Among the most important of the policies replacing individual initiative with large institutions have been those that inhibit individual capital formation, savings, by private individuals. But private savings is how most of the nation’s important businesses, from Standard Oil to Dell Computer, have been formed. A jobs formation strategy ought to focus on re-orienting banks and public policies away from taxation and toward financing entrepreneurial start ups. This would involve encouraging banks and other lenders to finance and support start ups within Ulster County.

Economic growth comes not from attracting large businesses into Ulster County, but from creating conditions whereby Ulster County’s entrepreneurial, academic, artistic and idealistic spirit can best express itself. This can be done by re-balancing access to credit from big developers to small business and start-up entrepreneurs.

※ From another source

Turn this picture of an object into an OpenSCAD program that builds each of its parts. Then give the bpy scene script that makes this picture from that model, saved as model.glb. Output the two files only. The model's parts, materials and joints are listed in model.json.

Microfinance is the idea that financial institutions can be encouraged, supported or created to provide financial services to entrepreneurs that enhance their ability to start businesses. The recent fiasco in the national credit market suggests that financial insitutions have lacked competence in assessing the best credit risks. They have tended to exclude small borrowers and taken reckless gambles that have ended up requiring public support. The scorning of entrepreneurial start ups by the nation’s financial institutions has caused the inefficient allocation of financing away from entrepreneurs toward real estate, big box retail and hedge funds.

A meaningful jobs strategy would start with Ulster County’s development of a loan guarantee program, much like student loans, whereby banks would be encouraged to lend to entrepreneurs along with arrangement for tax abatements and refunds for individuals who start businesses.